‘I put it on hold for a few years until I saw the quad camera hat from Arducam and thought this could finally work.’
Evan Poliquin, a young professional animator and designer, told us this when sharing the inspiration for his recent hobby project, a Raspberry Pi quadrascopic camera. It is a camera that can take four photos at once, in a digital way.
Displaying multi photos sequentially while rapidly, the camera simply outputs various kinds of dynamic pictures that twitch themselves, delivering mixed emotions like fun, bored, weird, blue, and many more beyond words.
See more wigglegram photos Evan made with Arducam Quad Hat here.
‘I wanted to make this since there’s really no digital equivalent’, Evan explained on the Hackster.io project page.
Actually, this is not a brand-new thing. It is wigglegrams, namely, the photo wiggles between sides to show a 3D view. Back in his college times, Evan’s film photography professor first let him know about this. Evan hoped to get one, for example, a Nishika or Nimslo, which is never a strange desire for such a curious heart.
Spending hundreds of bucks on such a hobby, however, wouldn’t be the best use of money for a student like Evan. Not until he suddenly became fascinated with Raspberry Pi did Evan pick up the thought again. Well, because it was much cheaper and affordable at that time. “4 pi zeros would cost $40, and 4 v1 camera modules would cost another $40,” Evan recalled.
He did make one, but none of the images was in sync. The idea was then put aside again for several years.
And this was also when Evan got in touch with us. “I remember before the quad hat was even released, I’d bother the Arducam sales team with so many questions about your available hardware at the time. ” Evan said and told us that he almost began to quit the original plan.
“But I’m glad I waited for the quad array.”
The Quad Cam Kit
An Arducam quad-camera kit allows you to use autofocus cameras on a Raspberry Pi. By default, the kit works in a quad-channel mode where all cameras are configured to capture stills/videos at the same time.
Evan went for a 16MP version in order to finish his project as soon as possible. Before long, Arducam updated to 64MP version.
- Multiplexing with ultra high res: 4 x 64mp cameras on 1 Pi.
- Synchronized: up to 4 cameras capturing at the same time.
- Autofocus: AF/Manual/Continuous-AF out of the box.
- Better Control: single/dual/quad channel modes.
- Highly Compatible: libcamera-ready, works well with most Pi models.
‘If I were patient I definitely would’ve gotten the 64mp kit only a few months later. The added resolution, larger lens, and larger sensor would’ve made a huge improvement in my project. However, 16mp is still more than sufficient for this, especially when a lot of the images will just end up on Instagram. ‘ Evan said.
Check more about Arducam 64MP Autofocus Quad-Camera Kit
Check more about Arducam 16MP Autofocus Quad-Camera Kit
Evan’s project might be neither theoretically inventive nor industrially productive, it is innovative enough, though. Innovation never talks big loudly but always implies the inside passion to address huge or tiny issues that never stop emerging around and troubling us. Or, on the other hand, implies the strong desire, together with an evergreen curiosity that drives makers to think, to create, to change.

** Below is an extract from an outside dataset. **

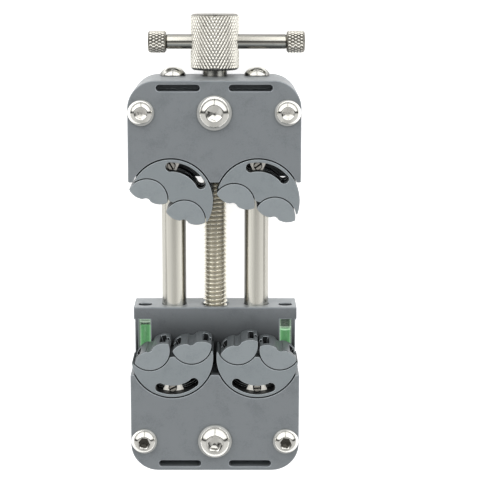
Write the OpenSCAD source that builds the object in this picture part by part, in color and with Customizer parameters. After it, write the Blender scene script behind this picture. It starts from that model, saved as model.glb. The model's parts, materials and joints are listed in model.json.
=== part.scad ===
// Fractal vise: a small aluminium vise whose jaws are nested half-discs.
// A fixed head carries two guide rods and a lead screw, and the slide runs on the rods.
// Each jaw plate holds two rockers, and each rocker holds two small lobed jaws, which
// turn to follow the outline of whatever is gripped.
// The vise lies on its flat underside. +Y points along the screw to the knob, +Z out of
// the jaw plates, and the origin is on the underside, below the middle of the head.

/* [Blocks] */
// Width of the head, of the slide and of their jaw plates
body_w = 68; // [64:1:76]
// Thickness of the two base blocks
base_h = 18; // [17:0.5:22]
// Thickness of the two jaw plates
plate_h = 18; // [16:0.5:22]
// Length of the head and of each jaw plate
plate_l = 40; // [38:1:50]
// Radius of the outer corners
corner_r = 11; // [5:0.5:14]
// Opening between the head and the front of the slide
opening = 54.3; // [48:0.1:56]
// Length of the slide's apron, which reaches in front of its jaw plate
apron_l = 23.9; // [23:0.1:28]
// Length of the flange at the front of the apron
flange_l = 5.1; // [4:0.1:7]
// How far each side of the flange stands in from the side of the slide
flange_in = 0.5; // [0.2:0.1:1]
// How far each side of the apron behind the flange stands in from the flange
waist_in = 0.5; // [0.2:0.1:1]
// Length of the waist behind the flange
waist_l = 18; // [14:0.5:18.5]

/* [Rockers] */
// Gap between the rims of the two rockers of a jaw plate
rim_gap = 1.2; // [1:0.1:2]
// Gap between a rocker and its recess
rocker_gap = 0.4; // [0.3:0.05:0.5]
// How far the rockers' centres lie beyond the edge of the jaw plate
rocker_out = 7.3; // [6.5:0.1:8]
// How far a rocker's flat lies beyond its own centre
rocker_flat = 0.3; // [0:0.1:1]
// Gap between the base and the rockers and jaws that glide over it
glide_gap = 0.2; // [0.1:0.05:0.4]
// Distance of the middle of a rocker's curved slot from its rim
arc_slot_in = 3; // [2.8:0.1:3.3]
// Width of a rocker's curved slot
arc_slot_w = 3.5; // [3:0.1:4]
// Angle from the middle of a rocker's curved slot to the middle of its round end
arc_slot_turn = 31; // [20:0.5:34]
// How far the bores in which a curved slot ends reach beyond its sides
arc_slot_end = 0.05; // [0.03:0.01:0.1]
// Tilts of the head's two rockers, from left to right, counter-clockwise from above
head_rocker_tilts = [-29.8, -18.6]; // [-31:0.1:31]
// Tilts of the slide's two rockers, from left to right
slide_rocker_tilts = [9, -7.3]; // [-31:0.1:31]

/* [Small jaws] */
// Gap between a small jaw and its recess
jaw_gap = 0.3; // [0.2:0.05:0.4]
// Least distance between the circles of the two recesses of a rocker
jaw_web = 0.1; // [0.05:0.05:0.2]
// How far the small jaws' centres lie beyond the flat of the rocker
jaw_out = 3.95; // [3.6:0.05:4]
// Radius of the two lobes that grip
lobe_r = 6.8; // [6:0.1:8]
// Distance of the lobes' middles from the middle of the small jaw
lobe_x = 3.15; // [2.8:0.05:3.8]
// How far the lobes stand out beyond the small jaw's centre
lobe_rise = 0.55; // [0.3:0.05:1.5]
// Radius of the notch between the lobes
notch_r = 1.95; // [1.5:0.05:2.2]
// Depth of the notch below the crests of the lobes
notch_d = 0.95; // [0.9:0.05:1.3]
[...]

Arducam, with the mission ‘make machine vision easier’ borne in mind, acts in the same way. To think, to create, to change. Starting by adding a camera module onto Arduino that nobody ever thought of before, the founder of Arducam, Lee Jackson has been keeping this in mind for over a decade.

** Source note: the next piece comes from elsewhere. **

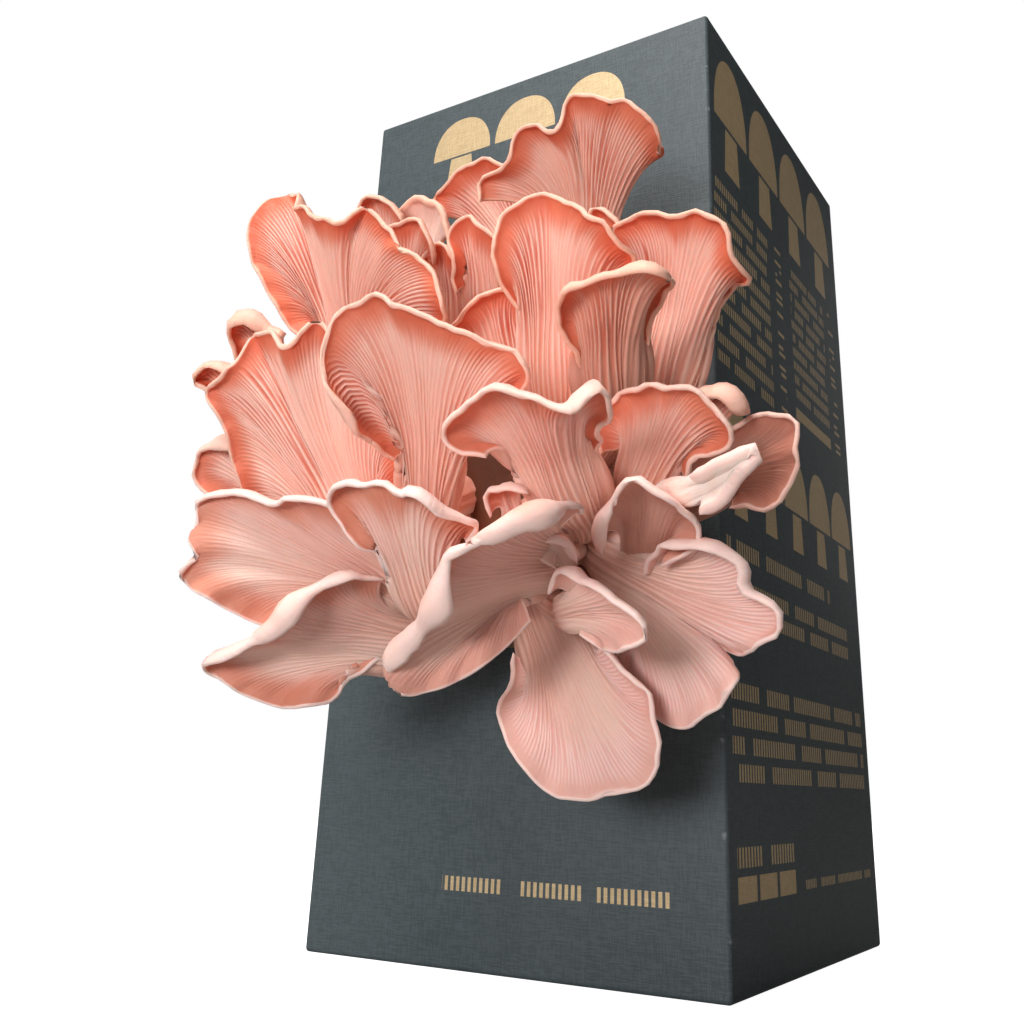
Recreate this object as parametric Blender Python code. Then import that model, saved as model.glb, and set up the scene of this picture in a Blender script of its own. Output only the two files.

As a designer, Evan’s office job is a lot of generalist design with a focus on video production and animation. ‘Fortunately, they are very supportive and place an emphasis on work/life balance so I’m able to pursue lots of my other interests in my spare time.’
Being asked about the career vision, Evan’s comment showed a genuine spirit of creation: “It was great to combine all of these skills into one project that I’m so passionate about, and be able to inspire others in the process. ”
Good luck to Evan, and the same to thousands of smart and versatile makers just like him.